As a Russian émigré who lived under Putin, Gessen knows what she is speaking about from experience. She says we have to discuss “how we live together in this country, which is a hard thing for Americans to do.  Our culture prizes individual action and privileges individual survival.”

It starts with Ronald Reagan who is beloved by Republicans whether they are Trump fans or Never Trumpers. Reagan said, “Government is not the solution to our problem. Government is the problem.” Right-wing strategist and lobbyist Grover Norquist proclaimed, “My goal is to cut government in half in 25 years, to get it down to the size where we can drown it in the bathtub.”

Actually Republicans and conservatives aren’t exactly anti-government. They fervently support the military industrial complex, harsh law enforcement policies and laws combatting what they consider to be moral breakdown. According to a study by Tufts University psychologists many years ago, the Democrats are the mommy party and the Republicans are the daddy party.

This is a rather sexist and authoritarian view of the family but it is somewhat useful.

David Paul Kuhn, writing in Real Clear Politics in 2010, explained: “…[T]he daddy party views government as a force for order. Government exists to prevent harm, whether to life or way of life. Washington is to structure politics, not improve society. … The mommy party views government as a means to feel safe. Washington provides a freedom from jeopardy to nurture citizens. Government is both safety net and springboard.”

This analysis is a little simplistic. A more useful narrative involves the rise of “neoliberal” economic policies throughout the world after the 1960s when world capitalism was in crisis. Right-wingers disagree with 20th-century political liberalism but are devotees of economic “neoliberalism.” 
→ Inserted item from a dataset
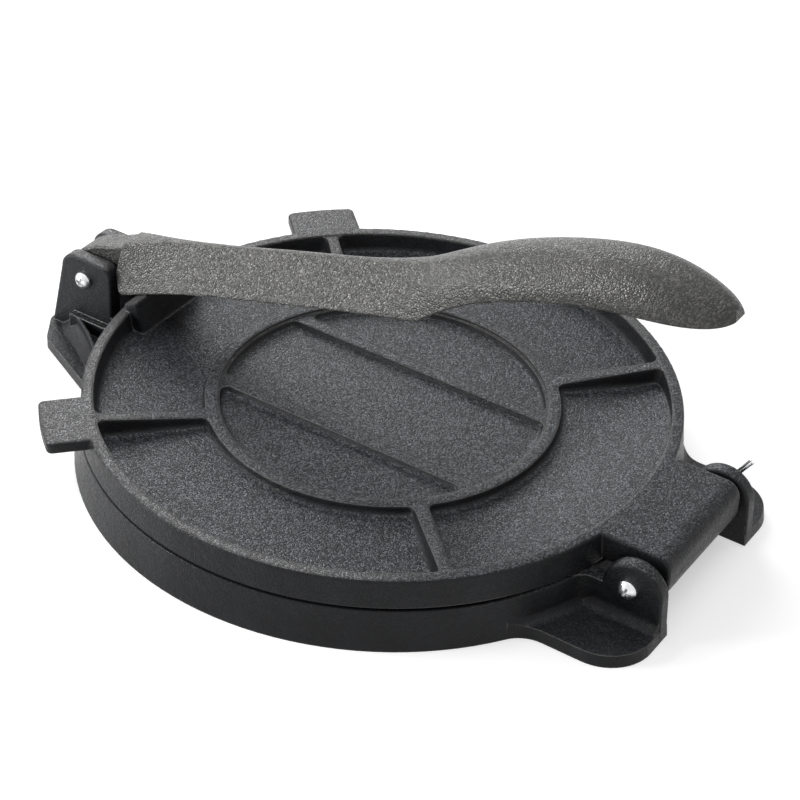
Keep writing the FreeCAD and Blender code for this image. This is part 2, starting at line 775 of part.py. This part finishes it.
def pan_head_pin(outer, x, z, split_angle):
    """Pan head screw through a pair of ears, head on the side of -Y."""
    end = outer + pin_end_beyond_ear
    shank = rod(x, z, pin_radius, -outer, end)
    shank = shank.makeChamfer(pin_end_chamfer,
                              [edge for edge in shank.Edges if near(edge.BoundBox.YMin, end)])
    rim = rod(x, z, head_radius, -outer - head_rim_height, -outer)
    dome_height = head_height - head_rim_height
    ball_radius = (head_radius ** 2 + dome_height ** 2) / (2 * dome_height)
    ball = Part.makeSphere(ball_radius, V(x, -outer - head_height + ball_radius, z))
    slab = rod(x, z, head_radius, -outer - head_height, -outer - head_rim_height)
    head = rim.fuse(ball.common(slab))
    slots = []
    for turn in (0, 90):
        slot = box((x - recess_reach / 2, -outer - head_height, z - recess_width / 2),
                   (x + recess_reach / 2, -outer - head_height + recess_depth, z + recess_width / 2))
        slot.rotate(V(x, 0, z), V(0, 1, 0), turn + recess_turn_deg)
        slots.append(slot)
    direction = V(math.cos(math.radians(split_angle)), 0, math.sin(math.radians(split_angle)))
    hole = Part.makeCylinder(split_hole_radius, 2 * overrun,
                             V(x, end - split_hole_from_end, z) - direction * overrun, direction)
    return head.cut(slots).fuse(shank).cut(hole).removeSplitter()


def bar(start, end, radius):
    """Round wire between two places, with a ball at its far end."""
    run = end - start
    return [Part.makeCylinder(radius, run.Length, start, run), Part.makeSphere(radius, end)]


def split_pin(outer, x, z, split_angle):
    """Split pin through the end of a screw: an eye and two legs that part a little."""
    offset = split_wire_radius + split_leg_gap / 2
    bend = split_leg_length * split_splay_start_share
    eye = Part.makeTorus(split_eye_radius, split_wire_radius, V(-split_eye_offset, 0, 0), V(0, 1, 0))
    start = math.sqrt(split_eye_radius ** 2 - offset ** 2) - split_eye_offset
    pieces = []
    for side in (1, -1):
        heel = V(start, 0, side * offset)
        knee = V(bend, 0, side * offset)
        toe = V(split_leg_length, 0, side * (offset + split_splay))
        pieces += bar(heel, knee, split_wire_radius) + bar(knee, toe, split_wire_radius)
    body = eye.fuse(pieces).removeSplitter()
    body.rotate(V(0, 0, 0), V(0, 1, 0), -split_angle)
    body.translate(V(x, outer + pin_end_beyond_ear - split_hole_from_end, z))
    return body


def write(name, shape):
    """Move one piece to the middle of the footprint, save it and say what it measures."""
    shape.translate(V(-(lever_ear_front_foot + ear_back_foot) / 2, 0, 0))
    shape.exportStep(os.path.join("parts", name + ".step"))
    bounds = shape.BoundBox
    print(name, "solids", len(shape.Solids), "valid", shape.isValid(),
          "volume", round(shape.Volume, 1), "size", round(bounds.XLength, 1),
          round(bounds.YLength, 1), round(bounds.ZLength, 1))


os.makedirs("parts", exist_ok=True)
write("lower_plate", lower_plate())
write("upper_plate", upper_plate())
write("lever", lever())
write("hinge_screw", pan_head_pin(ear_outer, hinge_x, hinge_z, split_hinge_angle_deg))
write("lever_screw", pan_head_pin(lever_ear_outer, pivot_x, pivot_z, split_lever_angle_deg))
write("hinge_split_pin", split_pin(ear_outer, hinge_x, hinge_z, split_hinge_angle_deg))
write("lever_split_pin", split_pin(lever_ear_outer, pivot_x, pivot_z, split_lever_angle_deg))
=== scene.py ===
"""A cast iron tortilla press on a pale studio floor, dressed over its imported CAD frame."""
import logging
import math
from dataclasses import dataclass
from enum import Enum
from typing import Any, Optional, Union

import bmesh
import bpy
from mathutils import Matrix, Vector

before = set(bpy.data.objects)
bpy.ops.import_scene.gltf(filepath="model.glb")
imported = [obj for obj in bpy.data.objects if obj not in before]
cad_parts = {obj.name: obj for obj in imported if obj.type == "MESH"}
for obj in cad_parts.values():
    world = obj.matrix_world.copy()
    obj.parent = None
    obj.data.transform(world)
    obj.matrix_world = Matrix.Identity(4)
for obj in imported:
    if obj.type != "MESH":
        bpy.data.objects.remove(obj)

log = logging.getLogger("tortilla_press")

Colour = tuple[float, float, float, float]
Span = tuple[float, float]
Number = Union[int, float]
Key = Union[str, int]

WHITE: Colour = (1.0, 1.0, 1.0, 1.0)
MEAN_SHADE = 0.5
BEVEL_SAMPLES = 6


class Operation(Enum):
    """Names of the Math node operations that the finishes use."""

    ADD = "ADD"
    SUBTRACT = "SUBTRACT"
    MULTIPLY = "MULTIPLY"
    MINIMUM = "MINIMUM"
    POWER = "POWER"
    ABSOLUTE = "ABSOLUTE"


class Axis(Enum):
    """The axes of the press that the finishes read."""

    LENGTH = "X"
    HEIGHT = "Z"


class MixKind(Enum):
    """What a Mix node mixes: its data type, its first input and its output."""

    COLOUR = ("RGBA", 6, 2)
    DIRECTION = ("VECTOR", 4, 1)


class LampKind(Enum):
    """The two kinds of lamp in the studio."""

    SOFTBOX = "AREA"
    SKYLIGHT = "SUN"


@dataclass(frozen=True)
class Wire:
    """A shader socket that can be used in a Python expression.

    Args:
        bench: The node bench that owns the socket.
        socket: The output socket that carries the value.
    """

    bench: "NodeBench"
    socket: bpy.types.NodeSocket

    def _math(self, operation: Operation, first: Any, second: Any) -> "Wire":
        """Add one Math node for a pair of values."""
        return self.bench.math(operation, first, second)

    def __add__(self, other: Union["Wire", Number]) -> "Wire":
        """Return the sum."""
        return self._math(Operation.ADD, self, other)

    def __radd__(self, other: Number) -> "Wire":
        """Return the sum with a number on the left."""
        return self._math(Operation.ADD, other, self)

    def __sub__(self, other: Union["Wire", Number]) -> "Wire":
        """Return the difference."""
        return self._math(Operation.SUBTRACT, self, other)

    def __rsub__(self, other: Number) -> "Wire":
        """Return the difference from a number on the left."""
        return self._math(Operation.SUBTRACT, other, self)

    def __mul__(self, other: Union["Wire", Number]) -> "Wire":
        """Return the product."""
        return self._math(Operation.MULTIPLY, self, other)

    def __rmul__(self, other: Number) -> "Wire":
        """Return the product with a number on the left."""
        return self._math(Operation.MULTIPLY, other, self)

    def __abs__(self) -> "Wire":
        """Return the value without its sign."""
        return self._math(Operation.ABSOLUTE, self, 0.0)

    def raised(self, power: Number) -> "Wire":
        """Return the value raised to a power."""
        return self._math(Operation.POWER, self, power)

    def at_most(self, high: Number) -> "Wire":
        """Return the smaller of the value and a number."""
        return self._math(Operation.MINIMUM, self, high)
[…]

The big stars of “neoliberalism” are Reagan, British prime minister Margaret Thatcher and Chilean military dictator Augusto Pinochet. They wanted to remove government restraints on business no matter how much social damage this causes. They advocated for “free” trade, cutting public expenditures for social services, reducing government regulations that diminish profits, including protecting the environment and consumer and workplace safety. They wanted privatization of goods and services. They replace the concept of “the public good” with “individual responsibility.” But their promotion of rugged individualism only applied to ordinary folk. They fervently favored public subsidies and tax breaks for big business.

The first — and perhaps the purest — example of neoliberalism came in Chile in 1973 after a CIA-supported coup against the popularly elected government of Salvador Allende, who was a democratic socialist. 

Neoliberal policies aren’t popular with the working class majority because they make everyday life more nasty and brutish. Reagan and Thatcher were somewhat constrained in carrying out neoliberal policies by opposition parties, labor unions and civil society groups who fought them in a democracy. Chile’s General Augusto Pinochet could do what he wanted. A milder neoliberalism was pursued by Democratic presidents Carter and Clinton.  

Everything began to change with the global financial crisis of 2008. “The banks got bailed out! We got sold out!” Occupy Wall Street chanted. A far right arose with the Tea Party. 

Is neoliberalism dead? Trump’s policies seem like neoliberalism on steroids. But he is a leader of a global faux right-wing populism which is quasi-fascist. If he is reelected, we won’t recognize our country.

Socialism has entered the mainstream. Bernie might not become the Democratic nominee, but exit polls after the primaries reveal that a majority of voters support Medicare for All and big, significant change. 

The coronavirus pandemic is in its early stages and our gutted and dysfunctional federal government isn’t ready. Climate change is happening faster than the predictions of scientists. The world economy is stumbling.

It feels like the end times. If we want a better world, we have to fight for it.  

This opinion column does not necessarily reflect the views of Boulder Weekly.